The energy fades because the kickoff was treated as the deliverable. Two days of speakers, a methodology refresher, the territory plan, the kickoff dinner, and the team flies home. Three weeks later the buyer is the same, the deals are the same, and the kickoff content is in a Google Drive folder that no one opens.

The SKOs that stick treat the kickoff as the launch of a 90-day reinforcement program. The two-day event is the energy. The 12 weeks afterward are the work. Without the 12 weeks, the two days are theater.

2. The pre-work that determines whether it sticks

The most important decisions happen four to six weeks before anyone walks into the room.

  • Pick a behavior, not a theme. "We want reps to qualify earlier" is a behavior. "Velocity 2026" is a slide. The kickoff should drive a small number of specific behaviors that change in measurable ways. Three is plenty. One is fine.
  • Choose the methodology vendor at least eight weeks out. Vendors who customize the workshop to your real deals, your real buyers, and your real objections need lead time. The off-the-shelf workshop is the one that fades.
  • Identify ten real deals to use in the room. The most useful kickoff exercises are built around deals the reps are actively working. Pre-collect them.
  • Brief the managers a week ahead. Managers should know exactly what their role is in the room and what their role is in the 12 weeks after.

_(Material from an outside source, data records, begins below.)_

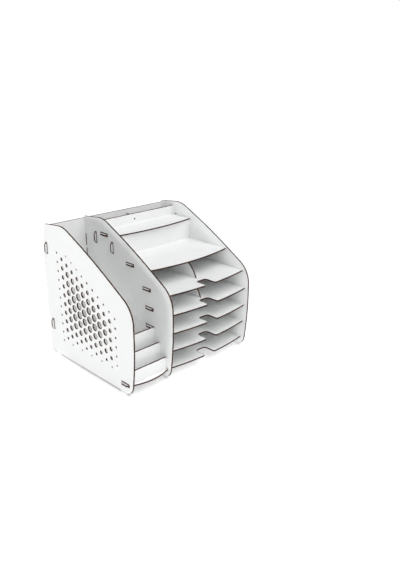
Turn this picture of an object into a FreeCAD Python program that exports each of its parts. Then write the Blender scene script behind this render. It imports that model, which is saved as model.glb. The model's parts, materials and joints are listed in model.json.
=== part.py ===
"""Desk organiser cut from thin white-faced board and held together by tabs in slots.

Three side panels share one outline. Between the first two is a file section with three stepped card
boards at its front. Between the last two are five paper trays, the upper two split in the middle, then a
step shelf, and a pen well behind a ledge. Every other board is carried by its tabs, and the tabs stand
out of the outer faces with rounded corners.

Millimetres, +X to the right, +Y to the back, +Z up. The origin is the middle of the footprint at table
height.
"""
import FreeCAD, Part
import math
import os

from FreeCAD import Vector

# ---- Board and joints -------------------------------------------------------------------------------
SHEET = 3.0                  # thickness of every board
SLOT_CLEARANCE = 0.25        # air between a tab and each side of its slot
TAB_LENGTH = 22.5            # length of a tab along the edge that it leaves
TAB_REACH = 5.0              # how far a tab stands out of the board that it passes through
TAB_ROUND = 4.0              # radius of the corners at a tab's end
FLUSH = 0.0                  # reach of a tab that ends level with the board it passes through
SHORTEST_EDGE = 0.01         # a straight run shorter than this is left out of an outline

# ---- Overall sizes ----------------------------------------------------------------------------------
FILE_WIDTH = 105.0           # clear width of the file section
TRAY_WIDTH = 243.5           # clear width of the tray section
DEPTH = 326.0                # side panels, front to back
CREST_RISE = 37.3            # ledge to the crest of the side panels

# ---- Outline of the side panels ---------------------------------------------------------------------
SLOPE_LOWER_ANGLE = 31.2     # slope of the long upper front edge up to its bend, degrees
SLOPE_UPPER_ANGLE = 25.7     # and from there on
SLOPE_BEND_Y = 130.0         # front line to that gentle bend
SLOPE_BEND_DROP = 50.4       # crest to the bend
SLOPE_BEND_RADIUS = 1450.0   # radius of the bend
SHOULDER_RADIUS = 61.5       # bend from the front edge into the slope
CREST_RADIUS = 73.0          # bend from the slope into the top edge
TOP_FALL_ANGLE = 6.1         # fall of the top edge towards the back, degrees
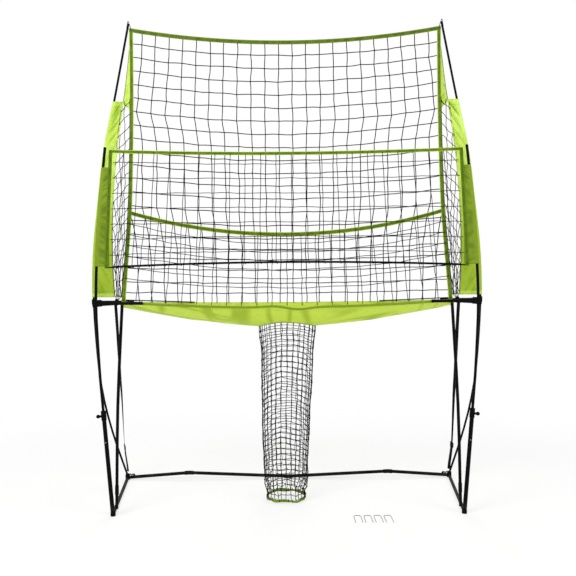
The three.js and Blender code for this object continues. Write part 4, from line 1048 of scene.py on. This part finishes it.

3. The agenda architecture

A working two-day agenda is structured around practice, not presentation. The 70/30 rule applies: 70 percent of the time the reps are doing something (role play, deal review, scenario practice). 30 percent of the time they are listening.

A simple working pattern:

  • Morning of Day 1. Strategy context (one hour from the CEO/CRO), then the methodology framing (one hour from the vendor). Short. Set the why.
  • Afternoon of Day 1. Methodology workshop on the first of the three behaviors. Heavy role play. Reps practice on each other.
  • Morning of Day 2. Methodology workshop on the second and third behaviors. More role play.
  • Afternoon of Day 2. Apply the new behavior to the ten real deals the team pre-collected. Each rep walks one deal through the new framework with the manager listening.
  • Close. Each rep commits to a specific behavior they will run on three deals in the next two weeks. The manager records the commitments.

4. Manager enrollment is non-negotiable

The single best predictor of whether an SKO sticks is whether the frontline managers leave the event with a concrete plan for the 12 weeks after. Sales reps revert to the behavior their manager rewards. If the manager goes back to the same coaching cadence with the same deal review questions, the rep goes back to the same selling behavior. Inside a week.

The fix is a one-hour manager session at the start of Day 2 where the methodology vendor walks the managers through how to coach the new behavior on real deals. Plus a written commitment from each manager about which deals they will coach on first.

5. The 90-day reinforcement plan

The reinforcement plan is the deliverable that determines whether the SKO produces a quarterly result.

Week 1-2 after kickoff: Each rep applies the new behavior to three deals. Managers do a structured 30-minute deal review with each rep, specifically focused on the new behavior.

Week 3-4: First cohort call with the methodology vendor. Reps bring two deals each. The vendor coaches live, in front of the cohort.

Week 5-8: Continue weekly deal reviews with the methodology lens. Monthly cohort call with the vendor.

Week 9-12: Scorecard. Measure the actual change in behavior on real deals. Identify reps where the behavior has not stuck. Build remediation plans.

6. What to measure

The wrong metric is "did the rep complete the workshop." The right metrics are application metrics: how many deals show the new behavior in the CRM, how often the new qualification field gets filled in, how the win rate moves on deals that ran through the new methodology vs. deals that did not.

These metrics can be tracked in the CRM with a few custom fields and a clean dashboard. Without them, the SKO ROI question is unanswerable and the next budget cycle defaults to "we did one last year, let's do another." That's how kickoffs become annual theater. With them, the SKO ROI question is answerable and the program either earns its budget or doesn't.